Understand what the change in distance translates to in terms of time on your feet, calories and fluid required, equipment needed and possible mental challenges. With these factors identified you know what you need to be prepared for and your training can be tailored appropriately.
With the right preparation, you will maximise your enjoyment and chances of success!
Here are a few additional factors to consider:
If preparing for a mountainous event try this formula used by Ultra Runner Robbie Britton. Every 1,000m of elevation gain is equivalent to an additional 10km on a flat course in terms of time on your feet.
For an event such as UTMB or the GSER, training for the downhill pounding of 10,000m descent is equally as important as training for the 10,000m of climbing. Including sessions such as continuous hill reps, conditioning the legs through hard downhill and uphill running is specific preparation.
Training on terrain specific to the event provides specific conditioning and mental confidence.
So if the event has river crossings, it’s a good idea to practice getting into the water! But more seriously, including elevation, technical terrain, snow fields or flat pavement where possible will acclimate you for the demands of the event.
Running at Night
Night running is very common place in 100 mile events. If you do not plan on using the moonlight to brighten the trail, it is critical that you are comfortable with your night running gear. Train with a good head torch and your night time running kit.
Running into the night with flat head torch batteries due to incorrectly using the functions sounds stupid, but it happens. Practice!
Strength from the inside out
If you are going to ask your body to do something it has never done before, i.e. something silly like run 100 miles, make sure it is ready to perform in a state of the unknown, both mentally and physically.
Include a diet that is nutritionally dense to aid recovery and keep the immune system strong.

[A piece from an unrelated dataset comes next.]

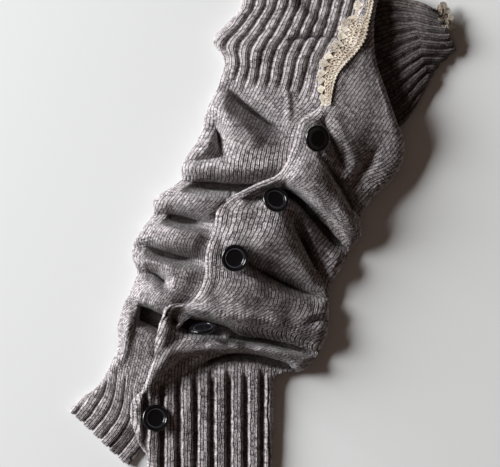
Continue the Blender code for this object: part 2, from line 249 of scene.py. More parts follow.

Consider including 2 or 3 core stability, mobility or strength sessions in a weekly training schedule. Having a strong body all around can be a huge benefit in a 100 mile event. When the bodies main supporting muscles gets tired additional supporting muscles are recruited to help keep you moving forward and standing upright. Doing a full body work every week will help build full body strength.
In 100 mile events, the prize typically goes the person who slows down the least, not the person who runs off the quickest. Starting out very easy, is going to pay back in The Long Run.
Follow the 3 C’s- Composure, Confidence, Compete
Break the distance down into smaller manageable lengths, such as aid station to aid station.
The more time spent on race preparation usually translates to less time spent in the race. Having well-organised aid station drop bags or crew will result in productive, efficient and quick aid station stops. This can take hours off your total time in a 100 mile event.
It’s all mental
Dylan Bowman, has placed 3rd in Western States Endurance Run and is the 2015 Champion of Tarawera Ultra 100km and Ultra-Trail Australia 100km. He believes “the only major jump that occurs between 100k and 100 miles is a mental one. If you’ve made it through 100k, your body is clearly physically fit and capable of handling the 100 mile distance. From there, it’s just a matter of mentally embracing the extra mileage and additional challenge of the distance. With that in mind, you have to be genuinely excited about that challenge. If you lack enthusiasm, it will be a lot easier to find excuses to quit. Passion and determination to finish are more important the longer your race”.
Continually eating and drinking is part of the challenge. Go through a lengthy trial and error process to identify what works best for you.
But remember, if you stop putting in calories and fluids, you will grind to a painful halt.
On a final note
Educate yourself from the front line of a 100 mile event. Crew , volunteer or spectate, this will showcase the good, bad and ugly. Learn from other people’s mistakes and use it to aid your personal 100 mile success.